:: Material provided
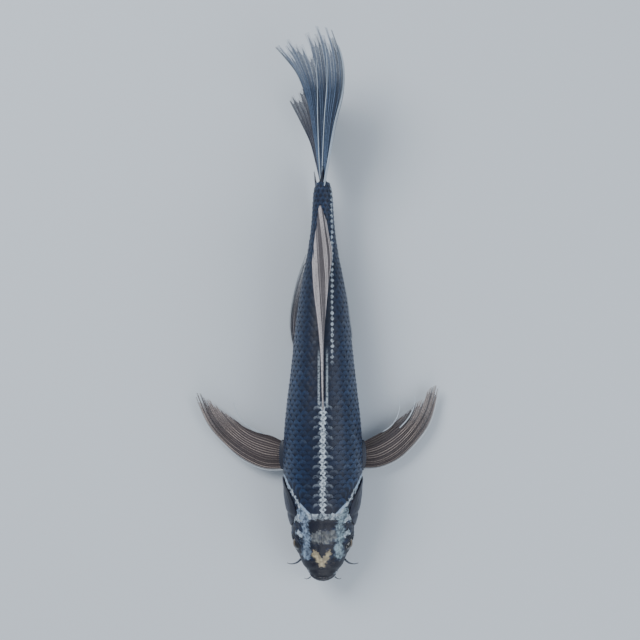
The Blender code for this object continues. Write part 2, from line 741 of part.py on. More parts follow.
::::
:: Material provided
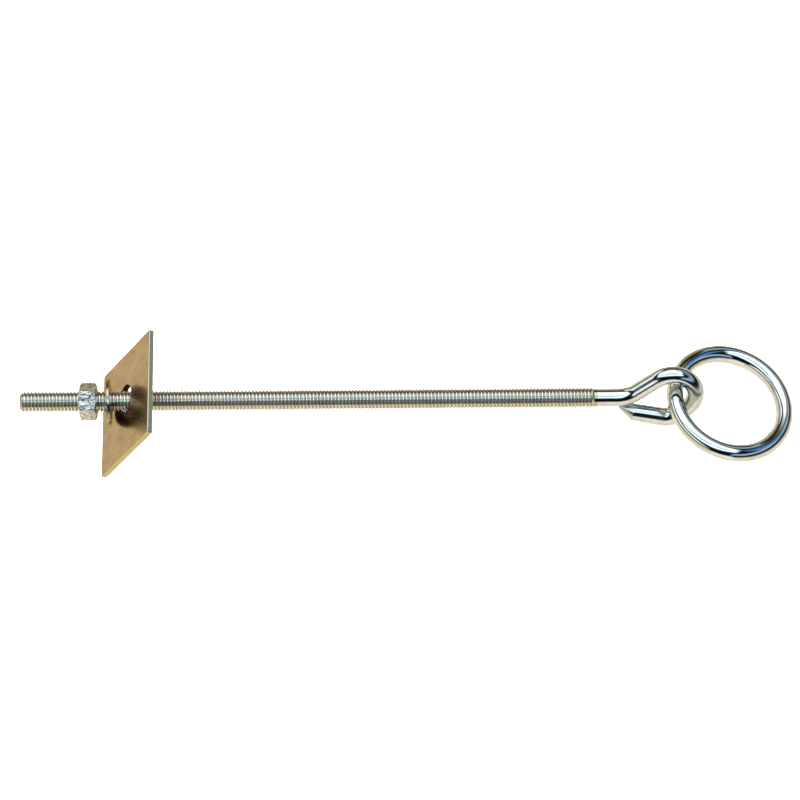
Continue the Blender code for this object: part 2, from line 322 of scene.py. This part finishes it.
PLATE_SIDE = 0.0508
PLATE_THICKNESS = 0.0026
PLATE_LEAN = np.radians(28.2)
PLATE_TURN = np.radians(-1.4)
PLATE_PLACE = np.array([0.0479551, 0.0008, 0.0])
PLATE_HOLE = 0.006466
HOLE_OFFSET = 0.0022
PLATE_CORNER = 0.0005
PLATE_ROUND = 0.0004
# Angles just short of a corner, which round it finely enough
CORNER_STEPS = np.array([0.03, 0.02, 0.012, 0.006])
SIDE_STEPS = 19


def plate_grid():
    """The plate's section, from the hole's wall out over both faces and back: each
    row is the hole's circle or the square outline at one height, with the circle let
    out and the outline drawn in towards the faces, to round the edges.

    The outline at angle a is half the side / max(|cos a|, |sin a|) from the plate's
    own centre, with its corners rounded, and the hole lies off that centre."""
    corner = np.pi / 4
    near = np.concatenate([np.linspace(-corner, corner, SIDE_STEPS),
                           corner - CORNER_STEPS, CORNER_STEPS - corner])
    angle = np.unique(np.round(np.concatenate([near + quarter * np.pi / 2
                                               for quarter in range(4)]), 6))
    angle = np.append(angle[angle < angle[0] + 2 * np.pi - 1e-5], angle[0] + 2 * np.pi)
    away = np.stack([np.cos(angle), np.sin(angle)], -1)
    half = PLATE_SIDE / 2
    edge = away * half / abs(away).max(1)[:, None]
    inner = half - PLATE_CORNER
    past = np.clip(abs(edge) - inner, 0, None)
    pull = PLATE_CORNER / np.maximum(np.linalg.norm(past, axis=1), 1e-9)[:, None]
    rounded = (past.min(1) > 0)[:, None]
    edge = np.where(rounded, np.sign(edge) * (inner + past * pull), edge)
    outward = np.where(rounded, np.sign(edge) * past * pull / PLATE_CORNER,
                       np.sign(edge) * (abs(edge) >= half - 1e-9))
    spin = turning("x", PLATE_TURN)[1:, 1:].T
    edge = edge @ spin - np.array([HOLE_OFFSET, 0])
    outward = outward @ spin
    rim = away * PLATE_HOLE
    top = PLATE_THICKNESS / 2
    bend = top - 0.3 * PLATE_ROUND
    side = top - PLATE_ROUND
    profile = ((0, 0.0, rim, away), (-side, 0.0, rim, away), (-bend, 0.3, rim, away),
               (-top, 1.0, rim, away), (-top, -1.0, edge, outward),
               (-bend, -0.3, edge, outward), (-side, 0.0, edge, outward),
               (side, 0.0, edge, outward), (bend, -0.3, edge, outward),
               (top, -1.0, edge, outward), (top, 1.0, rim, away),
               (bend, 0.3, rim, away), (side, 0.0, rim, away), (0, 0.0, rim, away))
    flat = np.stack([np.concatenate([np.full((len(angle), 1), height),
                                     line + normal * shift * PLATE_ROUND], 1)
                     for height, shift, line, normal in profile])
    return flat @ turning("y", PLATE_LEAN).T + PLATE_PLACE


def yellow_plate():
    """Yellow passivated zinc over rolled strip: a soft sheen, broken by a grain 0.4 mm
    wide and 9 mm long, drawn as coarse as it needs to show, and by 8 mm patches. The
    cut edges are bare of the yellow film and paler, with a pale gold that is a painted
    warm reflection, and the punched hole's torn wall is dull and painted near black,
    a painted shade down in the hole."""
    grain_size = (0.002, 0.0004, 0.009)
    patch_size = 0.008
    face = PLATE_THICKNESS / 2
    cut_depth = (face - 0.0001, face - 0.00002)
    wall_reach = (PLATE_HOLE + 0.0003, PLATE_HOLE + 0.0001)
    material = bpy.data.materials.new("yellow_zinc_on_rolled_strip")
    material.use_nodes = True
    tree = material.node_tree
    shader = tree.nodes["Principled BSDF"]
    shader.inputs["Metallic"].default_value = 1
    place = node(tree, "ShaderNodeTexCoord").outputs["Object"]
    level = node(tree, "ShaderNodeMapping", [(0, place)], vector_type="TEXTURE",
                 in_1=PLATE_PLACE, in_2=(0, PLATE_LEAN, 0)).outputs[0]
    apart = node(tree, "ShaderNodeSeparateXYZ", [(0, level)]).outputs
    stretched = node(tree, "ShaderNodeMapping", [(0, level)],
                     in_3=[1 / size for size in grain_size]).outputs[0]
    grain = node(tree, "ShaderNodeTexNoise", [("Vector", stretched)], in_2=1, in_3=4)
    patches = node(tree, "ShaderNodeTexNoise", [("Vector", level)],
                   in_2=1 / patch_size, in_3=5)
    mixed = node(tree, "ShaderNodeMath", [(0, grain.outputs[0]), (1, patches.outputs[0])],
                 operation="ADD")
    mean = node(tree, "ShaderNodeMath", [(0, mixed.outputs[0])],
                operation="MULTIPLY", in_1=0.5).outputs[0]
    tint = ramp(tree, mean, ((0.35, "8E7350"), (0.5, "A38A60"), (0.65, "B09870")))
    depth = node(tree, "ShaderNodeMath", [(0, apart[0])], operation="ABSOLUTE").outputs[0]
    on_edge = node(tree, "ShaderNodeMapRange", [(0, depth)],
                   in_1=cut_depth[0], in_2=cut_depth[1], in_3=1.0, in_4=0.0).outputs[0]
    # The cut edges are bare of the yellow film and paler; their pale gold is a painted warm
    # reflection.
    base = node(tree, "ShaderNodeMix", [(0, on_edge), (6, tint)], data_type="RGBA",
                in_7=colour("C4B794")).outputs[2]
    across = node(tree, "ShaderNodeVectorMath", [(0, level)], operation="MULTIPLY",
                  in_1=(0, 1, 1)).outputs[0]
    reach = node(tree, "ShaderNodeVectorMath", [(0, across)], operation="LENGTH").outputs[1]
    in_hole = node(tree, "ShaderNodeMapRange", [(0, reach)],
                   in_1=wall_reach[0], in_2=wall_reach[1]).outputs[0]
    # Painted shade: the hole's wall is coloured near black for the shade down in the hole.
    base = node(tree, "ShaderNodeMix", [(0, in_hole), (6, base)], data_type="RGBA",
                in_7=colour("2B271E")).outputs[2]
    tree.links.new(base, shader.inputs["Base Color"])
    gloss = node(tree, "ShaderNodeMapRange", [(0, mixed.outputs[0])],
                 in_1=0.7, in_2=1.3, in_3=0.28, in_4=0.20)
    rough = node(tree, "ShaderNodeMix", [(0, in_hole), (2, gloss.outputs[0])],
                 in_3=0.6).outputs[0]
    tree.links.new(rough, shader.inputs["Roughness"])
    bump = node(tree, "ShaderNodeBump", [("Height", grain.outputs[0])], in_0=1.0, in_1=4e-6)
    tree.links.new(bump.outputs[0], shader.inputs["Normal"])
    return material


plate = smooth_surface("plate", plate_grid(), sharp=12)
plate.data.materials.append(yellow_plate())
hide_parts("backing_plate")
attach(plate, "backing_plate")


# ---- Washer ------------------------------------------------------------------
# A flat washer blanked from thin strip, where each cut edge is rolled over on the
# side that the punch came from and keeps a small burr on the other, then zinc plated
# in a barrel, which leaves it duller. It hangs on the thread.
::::
:: Material provided
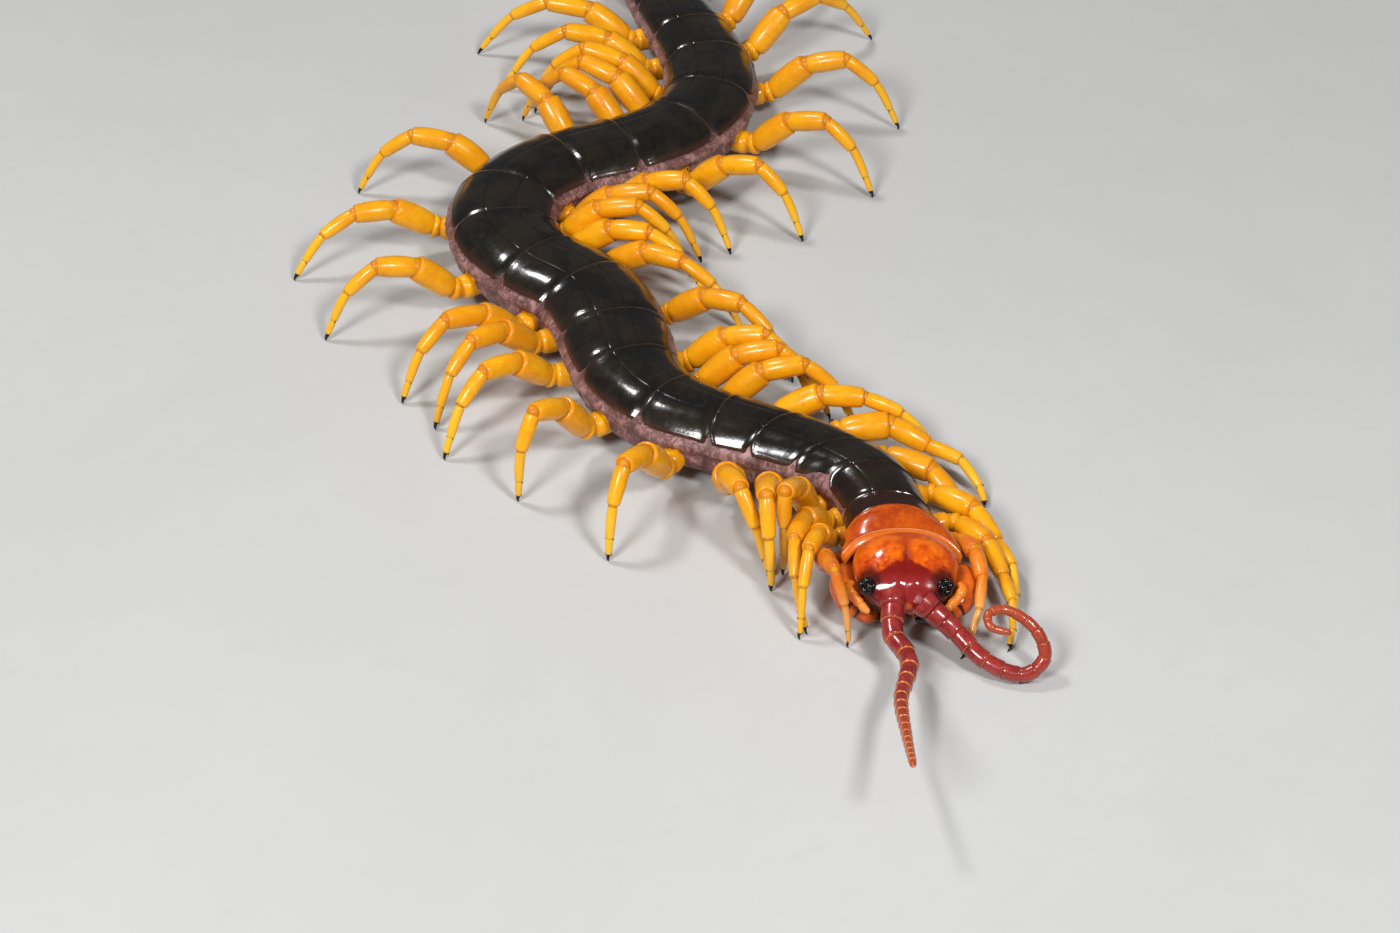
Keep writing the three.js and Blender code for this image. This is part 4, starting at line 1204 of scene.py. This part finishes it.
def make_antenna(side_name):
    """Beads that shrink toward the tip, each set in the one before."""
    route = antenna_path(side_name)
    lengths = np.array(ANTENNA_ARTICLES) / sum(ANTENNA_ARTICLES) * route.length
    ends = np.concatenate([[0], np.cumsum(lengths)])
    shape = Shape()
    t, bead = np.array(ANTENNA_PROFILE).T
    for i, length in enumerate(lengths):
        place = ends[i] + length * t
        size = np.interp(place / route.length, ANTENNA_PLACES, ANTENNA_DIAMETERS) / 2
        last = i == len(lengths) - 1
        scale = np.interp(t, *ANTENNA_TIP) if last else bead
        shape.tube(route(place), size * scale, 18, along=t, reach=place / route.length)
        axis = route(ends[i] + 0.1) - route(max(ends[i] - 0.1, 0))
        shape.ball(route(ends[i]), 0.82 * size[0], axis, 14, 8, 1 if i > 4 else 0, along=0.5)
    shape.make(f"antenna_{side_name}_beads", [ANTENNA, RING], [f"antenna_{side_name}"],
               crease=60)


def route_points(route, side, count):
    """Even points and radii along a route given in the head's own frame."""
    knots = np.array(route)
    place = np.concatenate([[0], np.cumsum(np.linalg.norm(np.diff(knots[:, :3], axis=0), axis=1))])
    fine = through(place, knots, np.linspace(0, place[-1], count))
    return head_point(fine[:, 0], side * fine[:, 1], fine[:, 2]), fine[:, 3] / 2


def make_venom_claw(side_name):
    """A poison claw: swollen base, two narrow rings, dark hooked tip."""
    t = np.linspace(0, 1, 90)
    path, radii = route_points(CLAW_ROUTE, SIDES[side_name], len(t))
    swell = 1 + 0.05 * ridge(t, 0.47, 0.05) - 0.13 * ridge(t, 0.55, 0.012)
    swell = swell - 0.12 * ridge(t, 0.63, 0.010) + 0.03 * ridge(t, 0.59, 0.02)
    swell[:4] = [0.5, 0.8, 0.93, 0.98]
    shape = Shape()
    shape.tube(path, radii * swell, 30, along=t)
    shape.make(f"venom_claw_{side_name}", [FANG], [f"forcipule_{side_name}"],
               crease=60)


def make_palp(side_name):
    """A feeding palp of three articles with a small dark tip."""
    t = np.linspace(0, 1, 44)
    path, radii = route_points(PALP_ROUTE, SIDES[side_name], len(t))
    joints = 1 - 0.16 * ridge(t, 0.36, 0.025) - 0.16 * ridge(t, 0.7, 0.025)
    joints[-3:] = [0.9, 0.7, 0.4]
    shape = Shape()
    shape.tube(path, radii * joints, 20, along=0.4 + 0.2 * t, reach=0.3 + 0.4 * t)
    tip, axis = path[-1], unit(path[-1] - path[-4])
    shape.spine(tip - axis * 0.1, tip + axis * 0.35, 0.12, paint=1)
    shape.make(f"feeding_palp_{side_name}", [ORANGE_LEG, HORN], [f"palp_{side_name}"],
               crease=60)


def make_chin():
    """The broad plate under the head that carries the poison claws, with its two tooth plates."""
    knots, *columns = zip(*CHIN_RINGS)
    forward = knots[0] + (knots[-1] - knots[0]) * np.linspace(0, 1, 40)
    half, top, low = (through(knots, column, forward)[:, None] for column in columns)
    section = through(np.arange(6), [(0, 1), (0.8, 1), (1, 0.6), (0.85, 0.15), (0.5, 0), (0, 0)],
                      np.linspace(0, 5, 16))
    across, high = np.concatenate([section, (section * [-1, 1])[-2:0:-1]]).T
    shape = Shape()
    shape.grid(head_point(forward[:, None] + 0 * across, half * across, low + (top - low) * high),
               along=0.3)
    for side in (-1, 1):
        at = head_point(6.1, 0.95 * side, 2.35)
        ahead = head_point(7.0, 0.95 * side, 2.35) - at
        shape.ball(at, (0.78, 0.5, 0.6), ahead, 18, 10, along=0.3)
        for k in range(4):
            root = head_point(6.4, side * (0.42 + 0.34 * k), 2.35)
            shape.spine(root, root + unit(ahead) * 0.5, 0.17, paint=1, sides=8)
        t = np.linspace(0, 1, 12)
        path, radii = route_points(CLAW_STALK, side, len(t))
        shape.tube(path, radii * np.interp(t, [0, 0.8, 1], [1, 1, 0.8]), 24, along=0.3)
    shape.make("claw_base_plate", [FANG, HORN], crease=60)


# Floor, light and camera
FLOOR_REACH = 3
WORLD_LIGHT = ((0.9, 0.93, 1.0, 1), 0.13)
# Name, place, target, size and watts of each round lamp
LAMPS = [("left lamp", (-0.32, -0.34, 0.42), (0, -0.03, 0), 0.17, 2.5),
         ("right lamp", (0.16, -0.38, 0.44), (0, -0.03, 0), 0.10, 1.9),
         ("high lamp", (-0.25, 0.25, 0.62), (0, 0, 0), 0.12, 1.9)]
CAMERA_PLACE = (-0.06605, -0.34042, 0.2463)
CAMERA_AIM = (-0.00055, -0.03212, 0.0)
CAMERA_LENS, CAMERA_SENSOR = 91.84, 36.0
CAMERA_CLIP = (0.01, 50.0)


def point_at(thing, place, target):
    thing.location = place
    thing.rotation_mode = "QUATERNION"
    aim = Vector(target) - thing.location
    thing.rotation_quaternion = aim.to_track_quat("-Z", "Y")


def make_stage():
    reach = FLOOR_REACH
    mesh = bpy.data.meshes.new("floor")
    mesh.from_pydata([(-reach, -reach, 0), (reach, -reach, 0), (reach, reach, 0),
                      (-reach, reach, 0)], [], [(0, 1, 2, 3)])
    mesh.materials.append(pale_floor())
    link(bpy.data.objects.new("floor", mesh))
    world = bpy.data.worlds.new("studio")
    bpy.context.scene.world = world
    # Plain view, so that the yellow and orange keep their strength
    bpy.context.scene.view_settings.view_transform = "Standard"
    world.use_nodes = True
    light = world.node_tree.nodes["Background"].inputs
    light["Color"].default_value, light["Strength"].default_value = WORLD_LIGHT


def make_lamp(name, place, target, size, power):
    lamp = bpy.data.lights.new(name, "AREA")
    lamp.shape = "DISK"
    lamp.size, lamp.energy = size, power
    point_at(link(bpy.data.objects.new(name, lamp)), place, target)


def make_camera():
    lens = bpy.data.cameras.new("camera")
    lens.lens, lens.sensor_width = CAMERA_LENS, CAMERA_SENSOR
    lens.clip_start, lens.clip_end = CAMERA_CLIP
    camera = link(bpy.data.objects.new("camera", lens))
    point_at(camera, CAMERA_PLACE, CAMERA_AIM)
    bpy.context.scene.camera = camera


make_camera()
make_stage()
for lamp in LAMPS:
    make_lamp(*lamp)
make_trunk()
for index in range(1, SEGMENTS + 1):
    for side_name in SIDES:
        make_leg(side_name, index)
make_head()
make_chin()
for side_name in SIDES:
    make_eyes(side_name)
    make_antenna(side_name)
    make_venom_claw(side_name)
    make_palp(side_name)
::::
--- What is needed ---
Copy out each line of the records where the string "Blender" appears.

--- Exercise solution ---
The Blender code for this object continues. Write part 2, from line 741 of part.py on. More parts follow.
Continue the Blender code for this object: part 2, from line 322 of scene.py. This part finishes it.
Keep writing the three.js and Blender code for this image. This is part 4, starting at line 1204 of scene.py. This part finishes it.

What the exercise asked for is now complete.